Residual stresses prediction in transition metal nitrides sputtered coatings using artificial neural network and experimental evaluation of surface morphology

In the production of transition metal nitride hard coatings under specific deposition conditions, the resulting residual stresses play a critical role in determining the mechanical properties, adhesion, and overall performance of the coatings. In this work, an artificial neural network (ANN) that utilizes feed-forward architecture is used to predict the average residual stress in titanium nitride (TiN) coatings with different coating thickness. These coatings are manufactured under varying bias voltages and temperature on substrate.
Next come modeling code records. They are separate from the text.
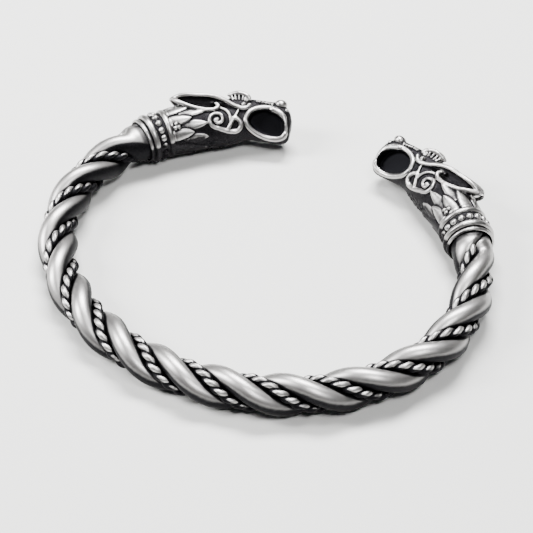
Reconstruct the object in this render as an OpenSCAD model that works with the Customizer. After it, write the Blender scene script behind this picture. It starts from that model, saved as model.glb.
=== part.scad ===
// Viking arm ring: an open oval bangle of two smooth rods twisted together, with a roped
// wire in each groove and a cast beast's head on each end. Millimetres, lying flat, gap toward +Y.

/* [Oval] */
// Half of the oval's width, to the middle of the twist
oval_half_w = 34.3; // [32:0.1:37]
// Half of the oval's depth, from the front toward the gap, to the middle of the twist
oval_half_d = 29.2; // [28:0.1:31]
// Length of the twist from the middle of the front to each collar
twist_half = 66; // [62:0.5:67]

/* [Strands] */
// Diameter of a smooth rod
rod_d = 3.2; // [2.8:0.05:3.2]
// Distance between the middles of the two rods
rod_apart = 3.3; // [3.3:0.05:3.5]
// Length of one full turn of the twist
twist_pitch = 19.8; // [18:0.1:24]
// Angle of the first rod above the outward direction, at the middle of the front
twist_start = 63; // [0:1:180]
// Widest way across a roped wire
wire_d = 1.5; // [1.3:0.05:1.55]
// Narrow way across a roped wire, between its two plies
wire_waist = 1.15; // [0.9:0.05:1.3]
// Distance from the middle of the twist to the middle of a roped wire
wire_out = 2.05; // [2.05:0.05:2.2]
// Length of one full turn of a wire's plies
ply_pitch = 4; // [3.2:0.2:6]

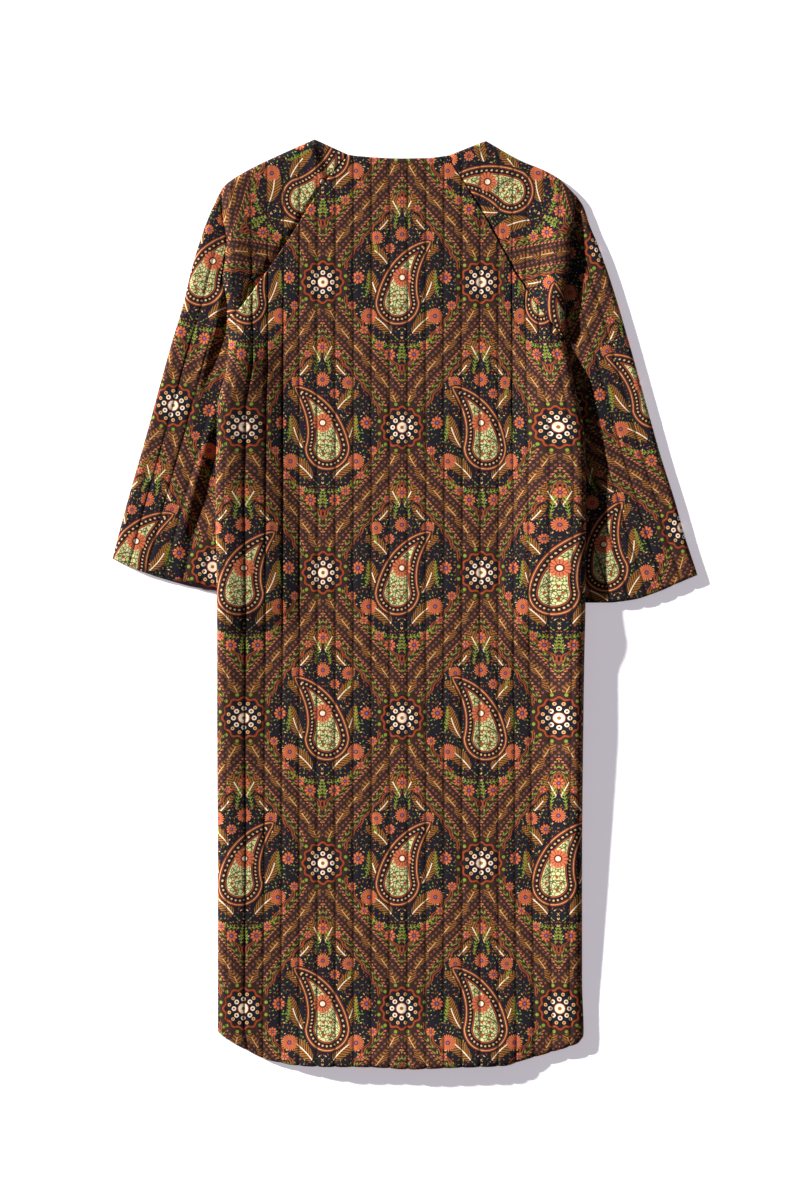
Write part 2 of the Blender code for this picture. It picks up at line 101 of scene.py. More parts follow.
# The printed cotton: a fine plain weave, printed in a traditional paisley layout. Paisley drops,
# flowers and ribbed leaves fill half-dropped ogees, and rosettes lie where the ogees touch.
# It is quilted in straight channels, and its stitches pull the cloth down into grooves.
def maths(operation, reflected=False):
    """A method that adds one Math node, with the value itself first, or last when reflected."""

    def method(self, *others):
        values = (*others, self) if reflected else (self, *others)
        return self.shader.node("ShaderNodeMath", {"operation": operation}, dict(enumerate(values)))

    return method


class Value:
    """A number that varies over the cloth. Each operator adds the Math node that works it out."""

    def __init__(self, shader, socket):
        self.shader = shader
        self.socket = socket

    __add__ = maths("ADD")
    __radd__ = maths("ADD", True)
    __sub__ = maths("SUBTRACT")
    __rsub__ = maths("SUBTRACT", True)
    __mul__ = maths("MULTIPLY")
    __rmul__ = maths("MULTIPLY", True)
    __truediv__ = maths("DIVIDE")
    __pow__ = maths("POWER")
    __abs__ = maths("ABSOLUTE")
    __lt__ = maths("LESS_THAN")
    __gt__ = maths("GREATER_THAN")
    __and__ = maths("MULTIPLY")
    __or__ = maths("MAXIMUM")
    sine = maths("SINE")
    cosine = maths("COSINE")
    root = maths("SQRT")
    least = maths("MINIMUM")
    most = maths("MAXIMUM")
    wrapped = maths("WRAP")
    # The angle of the place that lies this far up and the other value across
    angle = maths("ARCTAN2")
    # The part after the point, from 0 to 1
    share = maths("FRACT")
    # To and fro between 0 and a half
    folded = maths("PINGPONG")
    # Times a factor, plus a start
    scaled = maths("MULTIPLY_ADD")

    def length(self, other):
        """How long the slanting side is, between this and the other at a right angle."""
        return self.scaled(self, other * other).root()

    def output(self, name):
        return Value(self.shader, self.socket.node.outputs[name])


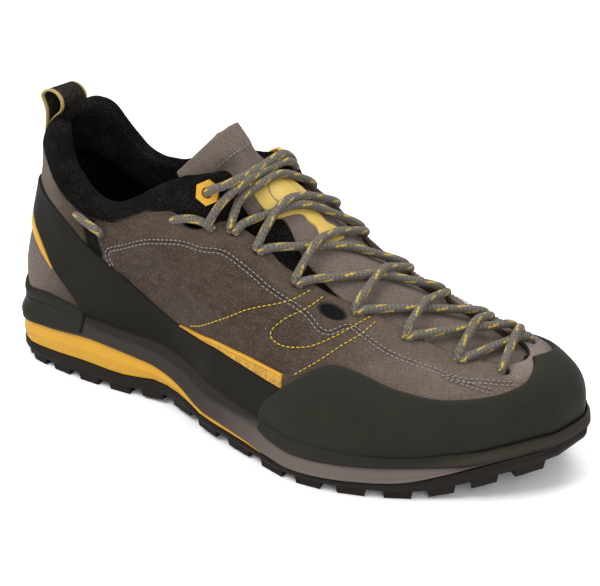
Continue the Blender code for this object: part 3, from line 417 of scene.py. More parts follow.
# Lace over the collar's wings, in the lateral scoop and over the notch, x, y, z in millimetres
TRACED_LACES = [
    [
        (80.2, -33.5, 100.6), (83, -35.6, 105.4), (86.1, -34.9, 111), (89, -32.6, 115.4),
        (91.9, -28.8, 119.3), (91.8, -19.9, 120.1), (90.3, -6.2, 117.9), (90.9, 5.4, 117.2),
        (91.7, 15, 116.8), (91.6, 22, 114), (92, 26.5, 108.8),
    ],
    [
        (79.7, -32.5, 116.5), (82.1, -35, 119), (85.6, -34.6, 120.8), (89, -31.5, 122.1),
        (90.6, -26.6, 122.7), (89.6, -16.1, 121), (88.9, -3.7, 119.7), (89.4, 7, 120.1),
        (90, 17, 119.8), (89.9, 24.5, 115.2), (90.7, 26, 111.8),
    ],
    [
        (60.3, -33, 98.8), (64.3, -35.3, 100.9), (70, -36, 103), (76.1, -36.3, 103.8),
        (80.6, -35.8, 102.9), (82.8, -33.5, 99.8),
    ],
    [
        (4.7, -31.5, 88.4), (8.8, -34.6, 88.8), (15.3, -36.9, 87.8), (21.8, -38.5, 86.4),
        (22.2, -36.5, 84.1),
    ],
]
# The same shorts on the medial side, columns: t, v
MEDIAL_SHORTS = [
    [(0.430, 0.955), (0.450, 0.965), (0.470, 0.935)],
    [(0.262, 0.985), (0.280, 0.925), (0.300, 0.900)],
]
CUT_OUT = (0.647, 0.870, 0.0072, 0.0040)  # oval hole: t, v, half sizes

# Soft creases of each side, columns: first t and v, last t and v, half width, depth (below zero a ridge)
CREASES = {
    "lateral": [
        (0.64, 0.3, 0.7, 0.66, 0.006, 0.00045), (0.7, 0.6, 0.735, 0.9, 0.005, 0.0005),
        (0.745, 0.58, 0.79, 0.88, 0.0055, -0.0004), (0.78, 0.55, 0.85, 0.72, 0.005, 0.00045),
        (0.54, 0.45, 0.61, 0.62, 0.007, 0.0005), (0.42, 0.45, 0.52, 0.62, 0.008, -0.0005),
        (0.34, 0.55, 0.43, 0.68, 0.007, 0.0005), (0.335, 0.86, 0.47, 0.9, 0.0045, -0.00045),
        (0.2, 0.9, 0.26, 0.94, 0.004, 0.0004), (0.12, 0.2, 0.24, 0.16, 0.006, 0.00045),
        (0.86, 0.6, 0.93, 0.8, 0.005, 0.0004),
    ],
    "medial": [
        (0.64, 0.35, 0.71, 0.7, 0.006, 0.0005), (0.72, 0.55, 0.78, 0.85, 0.0055, 0.00045),
        (0.52, 0.4, 0.6, 0.62, 0.008, 0.00055), (0.38, 0.5, 0.48, 0.66, 0.008, -0.0005),
        (0.3, 0.4, 0.4, 0.3, 0.007, 0.0005), (0.14, 0.55, 0.26, 0.7, 0.006, 0.00045),
        (0.8, 0.58, 0.88, 0.76, 0.005, 0.00045),
    ],
}

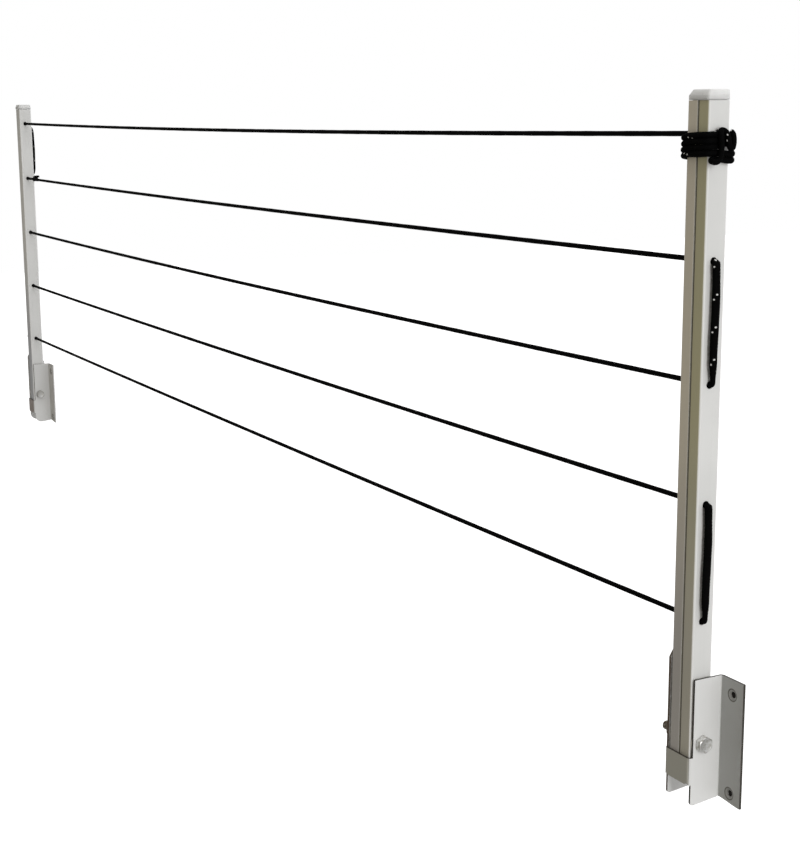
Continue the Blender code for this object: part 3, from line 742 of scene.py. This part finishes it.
# the winding on the right arm, along the CAD node's route
WRAP_TURNS = 4.0
WRAP_STEPS = 60         # points on each turn
WRAP_PITCH = 0.0047
WRAP_TOP = LINE_Z[1] - 0.0006
WRAP_DIP = 0.0023       # the turns drop on the inner face, to pass under the line
WRAP_DIP_AT = 0.47      # part of a turn at which they do
WRAP_FAN = 0.0024, -0.0022      # at the rear outer corner the upper turns rise, the lower drop
WRAP_FAN_AT = 0.83      # part of a turn at which they do
WRAP_UPPER = 2.4        # the number of upper turns
WRAP_OFF = CORD_R + 0.0005
WRAP_R = 0.0020 + WRAP_OFF


def lap_point(length):
    """A point of the rounded rectangle round the right arm, from the front of its outer face."""
    x0, x1 = INNER - WRAP_OFF, HALF + WRAP_OFF
    y0, y1 = ARM_FRONT - WRAP_OFF, ARM_REAR + WRAP_OFF
    corners = [((x1 - WRAP_R, y0 + WRAP_R), 0), ((x0 + WRAP_R, y0 + WRAP_R), -90),
               ((x0 + WRAP_R, y1 - WRAP_R), -180), ((x1 - WRAP_R, y1 - WRAP_R), -270)]
    quarter = math.pi / 2 * WRAP_R
    wide, deep = x1 - x0 - 2 * WRAP_R, y1 - y0 - 2 * WRAP_R
    for (centre, angle), flat in zip(corners, (wide, deep, wide, deep)):
        if length <= quarter:
            a = math.radians(angle) - length / WRAP_R
            return centre[0] + WRAP_R * math.cos(a), centre[1] + WRAP_R * math.sin(a)
        length -= quarter
        if length <= flat:
            a = math.radians(angle - 90)
            return (centre[0] + WRAP_R * math.cos(a) + length * math.sin(a),
                    centre[1] + WRAP_R * math.sin(a) - length * math.cos(a))
        length -= flat
    return x1, y0 + WRAP_R


LAP = math.tau * WRAP_R + 2 * (ARM_W + ARM_REAR - ARM_FRONT + 4 * WRAP_OFF - 4 * WRAP_R)


def winding_points():
    """The turns, a little uneven in height and in how tightly they lie."""
    points = []
    for k in range(2, int(WRAP_TURNS * WRAP_STEPS) + 1):
        turn = k / WRAP_STEPS
        x, y = lap_point((turn % 1.0) * LAP)
        inner = max(0.0, math.cos(math.tau * (turn - WRAP_DIP_AT)))
        rear = max(0.0, math.cos(math.tau * (turn - WRAP_FAN_AT))) ** 8
        fan = WRAP_FAN[0] if turn < WRAP_UPPER else WRAP_FAN[1]
        uneven = 0.00022 * math.sin(7.3 * turn + 0.4) + 0.00016 * math.sin(17.9 * turn)
        loose = 0.0004 * max(0.0, math.sin(5.1 * turn - 1.0))
        puff = 0.00020 * (1 + math.sin(11.7 * turn)) + loose
        out = Vector((x - (HALF + INNER) / 2, y - (ARM_FRONT + ARM_REAR) / 2)).normalized() * puff
        z = WRAP_TOP - WRAP_PITCH * turn - WRAP_DIP * inner + fan * rear + uneven
        points.append(Vector((x + out.x, y + out.y, z)))
    return points


# the hitch: out from the arm's outer face, y, and height above the last turn or above line 1
HITCH_LOW = (
    (0.0040, -0.0318, -0.0004), (0.0058, -0.0332, -0.0012), (0.0076, -0.0320, -0.0021),
    (0.0082, -0.0292, -0.0022), (0.0082, -0.0262, -0.0006), (0.0079, -0.0249, 0.0026),
    (0.0078, -0.0245, 0.0070), (0.0077, -0.0244, 0.0120))
HITCH_HIGH = (
    (0.0074, -0.0245, -0.0044), (0.0060, -0.0243, -0.0006), (0.0042, -0.0226, 0.0008),
    (0.0040, -0.0198, 0.0006), (0.0058, -0.0180, -0.0008), (0.0074, -0.0175, -0.0046),
    (0.0078, -0.0174, -0.0092), (0.0079, -0.0164, -0.0128), (0.0078, -0.0140, -0.0138),
    (0.0076, -0.0122, -0.0112), (0.0073, -0.0118, -0.0062), (0.0062, -0.0116, -0.0022),
    (0.0036, -0.0114, -0.0008))
HITCH_TOP = LINE_Z[1] + 0.0021
TURN_POINTS = 4         # points from one of these to the next
TURN_PASSES = 10        # of smoothing
PLAIT_TWIST = 11.0      # turns for each metre, that bring the flecks to the front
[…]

The impact of variations in coating thickness, bias voltage, and temperature on development of internal residual stresses and changes in microstructure within sputtered coatings have been gathered from existing literature. The data collected is within the context of fibrous (zone I) and mix columnar and fibrous structure (combined zone) as defined by an existing structure zone model. The model is trained with experimental data from literature. The model is trained with experimental data from literature. The validation of the ANN model is carried out by comparing the predictions with experimental results. X-ray diffraction is used to analyze the residual stresses, preferred orientation, and the structure (zone I and combined zone) of produced coatings under different sputtering parameters. The regression and performance curves are used to assess the efficacy of ANN model. The coefficient of determination of trained model and mean square error are 0.9918 and 0.35, respectively. The predicted results show good agreement with experimental and subsequently AFM grain morphology analysis captures the growth mechanisms involved in the residual stresses evolution.